People appreciate that. It's really rewarding - this weightless feeling; no pressure mounted on my shoulders with the ability to give back in a meaningful way.

I'm free of worry and free of fear. It's this freedom that has made me a better person.

It's funny how serious a lot of us take life. By stepping outside of what I thought was my comfort-zone it's become apparent that any discomfort has become my new comfort. I'm enjoying this. Not one negative feeling. This is the best I've felt in a long time and it's amazing how many opportunities are coming my way.

I have an endless amount of stories, lessons, and personal thoughts to share. Let me know if you have any questions or any suggestions for a future blog post. It's been on exciting adventure so far and this is just the beginning.

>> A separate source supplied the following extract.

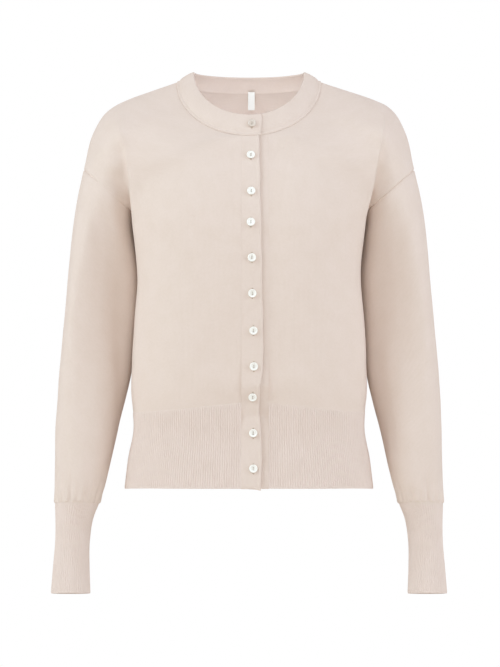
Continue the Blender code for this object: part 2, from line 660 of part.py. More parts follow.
def make_hem(rib):
    """The rib hem: two fronts and a back."""
    for side, seam_x, name in (
        (RIGHT, BAND_SEAM_RIGHT, "hem_rib_right_front"),
        (LEFT, BAND_SEAM_LEFT, "hem_rib_left_front"),
    ):
        lines = []
        for row in HEM_ROWS:
            line = hem_line(row, seam_x, side, True)
            line[0, 0] += SEAM_GAP / 2
            line[-1] += unit(line[-2] - line[-1]) * SEAM_GAP / 2
            lines.append(line * np.array((side, 1, 1)))
        rib_wall(name, lines, rib)
    lines = []
    for row in HEM_ROWS:
        half = hem_line(row, 0.0, RIGHT, False)
        half[-1] += unit(half[-2] - half[-1]) * SEAM_GAP / 2
        lines.append(np.concatenate((half[::-1] * np.array((-1, 1, 1)), half[1:])))
    rib_wall("hem_rib_back", lines, rib)


# ---------------------------------------------------------------- neckband, bands, trim

def neck_stations():
    """Ring angles of the neckband, from the top end round the neck to the end below it."""
    right = neck_start_angle(BAND_SEAM_RIGHT)
    left = neck_start_angle(BAND_SEAM_LEFT)
    top_end = -neck_start_angle(NECKBAND_END)
    under_end = 360.0 + neck_start_angle(UNDER_BAND_EDGE)
    return np.concatenate((
        np.linspace(top_end, right, 4)[:-1],
        np.linspace(right, 90.0, FRONT_NECK_STEPS + 1)[:-1],
        np.linspace(90.0, 270.0, 2 * BACK_NECK_STEPS + 1)[:-1],
        np.linspace(270.0, 360.0 - left, FRONT_NECK_STEPS + 1)[:-1],
        np.linspace(360.0 - left, under_end, 4),
    ))


def make_neckband(knit):
    """The doubled knit neckband, standing up from the neckline seam."""
    angles = neck_stations()
    up, normal = neck_seam_frame(angles)
    low = neck_point(NECK_SEAM, angles) + up * SEAM_GAP / 2
    high = neck_point(NECK_EDGE, angles - END_LEAN * np.clip(1 - (angles - angles[0]) / END_REACH, 0, 1))
    behind = lap(np.abs(low[:, 0])) * (angles > 270.0)
    low[:, 1] += behind
    high[:, 1] += behind
    middle = (low + high) / 2 + normal * NECKBAND_CROWN
    outer = np.stack((low, middle, high), axis=1)
    inner = outer - normal[:, None, :] * BAND_WALL
    inner[:, 2] -= up * INSIDE_LAP
    wall("neckband", outer, inner, knit)


def opening_front(z):
    """Depth of the centre front at height z, down to the hem."""
    rows = [(row.z + (HEM_CENTRE_RISE if row.z == HEM_ROWS[-1].z else 0), -row.front) for row in HEM_ROWS]
    rows += [(row.z, -row.front) for row in BODY_ROWS[1:-1]]
    rows += [(height, -depth) for height, depth in CENTRE_FRONT]
    rows.append(NECK_FRONT)
    return read(rows, 1, z)


def free_edge(z):
    """x of the top band's free edge at height z."""
    return read(PLACKET_ROWS, 1, z)


def band_line():
    """Heights and depths down the front opening, from the hem up to the neckline."""
    heights = np.linspace(HEM_BOTTOM, BAND_TOP, BAND_LEVELS)
    return heights, opening_front(heights)


def make_bands(knit):
    """The buttonhole band on top and the button band below it."""
    for name, behind in (("band_right", 0.0), ("band_left", LAP)):
        heights, y = band_line()
        y = y + behind
        if name == "band_right":
            first = np.full(len(heights), BAND_SEAM_RIGHT + SEAM_GAP / 2)
            last = free_edge(heights)
        else:
            first = np.full(len(heights), UNDER_BAND_EDGE)
            last = np.full(len(heights), BAND_SEAM_LEFT - SEAM_GAP / 2)
        outer = np.zeros((len(heights), BAND_COLUMNS, 3))
        for i, share in enumerate(np.linspace(0, 1, BAND_COLUMNS)):
            x = first + (last - first) * share
            outer[:, i] = np.column_stack((x, y, heights))
            top = neck_point(NECK_SEAM, neck_start_angle(x[-1]))[0]
            outer[-1, i, 1:] = top[1] + behind, top[2] - SEAM_GAP
        slope = np.gradient(y, heights)
        normals = unit(np.column_stack((np.zeros(len(y)), -np.ones(len(y)), slope)))
        normals[0] = (0, -1, 0)
        wall(name, outer, outer - normals[:, None, :] * WALL, knit)


def button_frame(row):
    """Centre on the cloth and outward direction of a button."""
    if row is BUTTON_ROWS[0]:
        angle = -np.degrees(np.arcsin(row.x / ((NECK_SEAM.half_width + NECK_EDGE.half_width) / 2)))
        _, normal = neck_seam_frame(angle)
        low, high = neck_point(NECK_SEAM, angle)[0], neck_point(NECK_EDGE, angle)[0]
        share = (row.z - low[2]) / (high[2] - low[2])
        crown = NECKBAND_CROWN * (1 - abs(2 * share - 1))
        return low + (high - low) * share + normal[0] * crown, normal[0]
    heights, depths = band_line()
    above = int(np.searchsorted(heights, row.z))
    slope = (depths[above] - depths[above - 1]) / (heights[above] - heights[above - 1])
    y = np.interp(row.z, heights, depths)
    return np.array((row.x, y, row.z)), unit(np.array((0.0, -1.0, slope)))


def make_button(name, row, pearl):
    """A small dished disc with a raised rim, lying on the top band."""
    centre, normal = button_frame(row)
    across = np.array((1.0, 0.0, 0.0))
    across = unit(across - normal * np.dot(across, normal))
    up = np.cross(normal, across)
    turns = np.arange(BUTTON_SIDES) * 2 * np.pi / BUTTON_SIDES
    vertices = []
    for radius_share, height_share in BUTTON_PROFILE:
        middle = centre + normal * (BUTTON_LIFT + BUTTON_THICKNESS * height_share)
        radius = BUTTON_RADIUS * radius_share
        vertices += [middle + (across * np.cos(t) + up * np.sin(t)) * radius for t in turns]
    faces = [tuple(range(BUTTON_SIDES))[::-1]]
    for ring in range(len(BUTTON_PROFILE) - 1):
        for i in range(BUTTON_SIDES):
            j = (i + 1) % BUTTON_SIDES
            low, high = ring * BUTTON_SIDES, (ring + 1) * BUTTON_SIDES
            faces.append((low + i, low + j, high + j, high + i))
    faces.append(tuple(range(len(vertices) - BUTTON_SIDES, len(vertices))))
    new_object(name, vertices, faces, pearl)


def make_label(satin):
    """The bare woven tab that hangs inside the back neck."""
    inner_y = neck_point(NECK_SEAM, 180.0)[0, 1] - BAND_WALL - LABEL_GAP
    x = np.linspace(LABEL_X - LABEL_WIDTH / 2, LABEL_X + LABEL_WIDTH / 2, 2)
    z = np.linspace(LABEL_TOP - LABEL_LENGTH, LABEL_TOP, 3)
    outer = np.array([[(a, inner_y, b) for a in x] for b in z])
    inner = outer - np.array((0.0, LABEL_WALL, 0.0))
    wall("neck_label", outer, inner, satin)


def clear_scene():
    """Removes what a new file starts with."""
    for old in list(bpy.data.objects):
        bpy.data.objects.remove(old, do_unlink=True)


clear_scene()
KNIT = material_of("fine jersey knit", KNIT_COLOUR, 0.9)
RIB = material_of("one by one rib knit", RIB_COLOUR, 0.9)
PEARL = material_of("pearl resin", PEARL_COLOUR, 0.3)
SATIN = material_of("woven satin tape", LABEL_COLOUR, 0.6)
make_body(KNIT)
make_sleeve(RIGHT, "sleeve_right", KNIT)
make_sleeve(LEFT, "sleeve_left", KNIT)
make_cuff(RIGHT, "cuff_right", RIB)
make_cuff(LEFT, "cuff_left", RIB)
make_hem(RIB)
make_neckband(KNIT)
make_bands(KNIT)
for number, button_row in enumerate(BUTTON_ROWS, start=1):
    make_button(f"button_{number:02d}", button_row, PEARL)
make_label(SATIN)
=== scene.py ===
"""Knitted button cardigan: the looks of its cloth, buttons and label, with floor, light and camera.

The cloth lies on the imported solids' own form, worked out again on a finer net. The tables are in
millimetres, the meshes in metres: +Z up, the front faces -Y, the wearer's right is -X.
"""

from collections import namedtuple

import bmesh
import bpy
import numpy as np
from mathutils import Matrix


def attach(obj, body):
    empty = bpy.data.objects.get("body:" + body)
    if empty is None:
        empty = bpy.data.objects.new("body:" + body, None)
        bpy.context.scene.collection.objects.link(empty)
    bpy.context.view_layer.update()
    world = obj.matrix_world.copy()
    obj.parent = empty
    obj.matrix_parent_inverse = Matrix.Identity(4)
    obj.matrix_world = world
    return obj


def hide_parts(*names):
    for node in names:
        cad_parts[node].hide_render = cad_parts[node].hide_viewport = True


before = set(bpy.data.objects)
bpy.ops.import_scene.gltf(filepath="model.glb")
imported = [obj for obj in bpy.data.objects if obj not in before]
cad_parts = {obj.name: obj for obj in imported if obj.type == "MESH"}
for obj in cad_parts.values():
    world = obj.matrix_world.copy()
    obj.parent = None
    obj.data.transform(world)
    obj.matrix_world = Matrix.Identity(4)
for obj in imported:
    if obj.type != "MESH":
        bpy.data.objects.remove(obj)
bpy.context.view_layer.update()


# ================================================================ fronts and back
# Three panels of fine-gauge cotton and viscose jersey, knitted flat and linked at the sides and
# shoulders. The shoulders drop, so the panels run on over the upper arm to a low armhole seam.

MM = 0.001
RIGHT, LEFT = -1, 1
LAP = 3.2                    # the under layer of the front opening lies this far behind the top one
LAP_END, LAP_EASE = 62.0, 34.0    # up to this x, and it comes forward again over this width
JERSEY_THICKNESS = 1.5
BAND_SEAM_RIGHT, BAND_SEAM_LEFT = -10.5, 26.5
HEM_BOTTOM = -566.0
CHEST_POWER = 3.2            # how squarely a row turns from the chest to the side
HEM_CENTRE_RISE = 15.0       # the hem seam lies this much higher at the centre front
RISE_START, RISE_HEIGHT = -300.0, 163.0
SIDE_SEAM_Y = 12.0
EDGE_INSET = 0.035           # where the front turns to the side, as a share in from the half width
LEVEL_STEP = 1.25            # length given to one degree round the armhole, between two rows

BodyRow = namedtuple("BodyRow", "z half_width front back")
BODY_ROWS = (
    BodyRow(-463, 160.3, 107, 91),
    BodyRow(-440, 163.0, 111, 95),
    BodyRow(-395, 162.0, 113, 95),
    BodyRow(-336, 158.5, 116, 93),
    BodyRow(-275, 154.5, 119, 93),
    BodyRow(-235, 157.5, 120, 95),
    BodyRow(-206, 162.0, 119, 98),
)
# the turn to the side below the underarm, from the chest to the seam: how far in, and how deep
FRONT_TURN = ((0.0, -58.0), (0.0, -34.0), (2.5, -12.0), (6.0, SIDE_SEAM_Y))
BACK_TURN = ((16.0, 66.0), (11.0, 46.0), (7.5, 28.0), (6.0, SIDE_SEAM_Y))

# one row for each angle round the armhole, 0 at the underarm and 180 at the top
UpperRow = namedtuple("UpperRow", "angle edge fold cap power bulge left_shift rise")
SHIFT_SHARES = (1.0, 0.6, 0.2)    # what the edge, fold and cap take of the left side's shift
SHOULDER_ROW = UpperRow(180, (184, 8, -33.5), (200, 9, -44.5), (218, 11, -72), 1.0, 0, 5.5, 1.5)
FRONT_ROWS = (
    UpperRow(0, (157, -58, -205), (161, -36, -204), (156.5, -10, -199), 3.2, 0, 0, 0),
    UpperRow(30, (160.5, -60, -186), (161.5, -44, -186), (159.8, -31, -187), 3.1, 6, 2, 0),
    UpperRow(60, (163, -66, -160), (164, -52, -162), (164, -43, -166), 3.0, 12, 6, 0),
    UpperRow(90, (164, -70, -134), (166.5, -59, -138), (174, -53, -145), 2.6, 13, 10, 0),
    UpperRow(120, (168, -70, -104), (173, -64, -109), (189, -60, -121), 2.2, 11, 11, 0),
    UpperRow(150, (178, -60, -72), (187, -56, -79), (207, -43, -99), 1.8, 9, 7, 0),
    SHOULDER_ROW,
)
BACK_ROWS = (
    UpperRow(0, (146, 66, -205), (151, 46, -203), (154.5, 28, -197), 3.0, 0, 0, 0),
    UpperRow(30, (150, 74, -188), (155, 63, -188), (158.8, 54, -187), 3.0, 3, 0, 0),
    UpperRow(60, (153, 82, -165), (160, 76, -167), (167, 72, -170), 2.8, 12, 0, 0),
    UpperRow(90, (156, 87, -136), (166, 83, -141), (178, 80.5, -148), 2.5, 14, 0, 0),
    UpperRow(120, (162, 86, -104), (173, 81, -110), (191, 77, -121), 2.2, 13, 0, 0),
    UpperRow(150, (174, 70, -68), (185, 65, -75), (205, 58, -94), 1.6, 8, 0, 0),
    SHOULDER_ROW,
)
CENTRE_FRONT = ((-206, 119), (-166, 111.5), (-126, 99.5), (-86, 84))
CENTRE_BACK = ((-206, 98), (-167, 101), (-128, 100), (-90, 95), (-51, 86), (-12, 73))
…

I've only touched the surface of what's to come.

Sometimes a fresh perspective is all you need in life. It's always attainable. When you don't know something it pays to humble yourself and listen. It's also about having the confidence and trust in yourself to go where you want to go. By letting go of a little comfort you force yourself to think in a whole new way. To me it freed me from a tunnel of boredom where I felt closed off from a craving for endless opportunity and possibilities.

It's a good feeling to set your mind free. Don't stop yourself because of pressures placed on you by others. Take action. Your life is in your hands. The decisions you make have reverberations, good or bad, but it's never to late to chart a new course in life. If a fresh start is what you need go for it. Just think about how much more you mind will be at ease.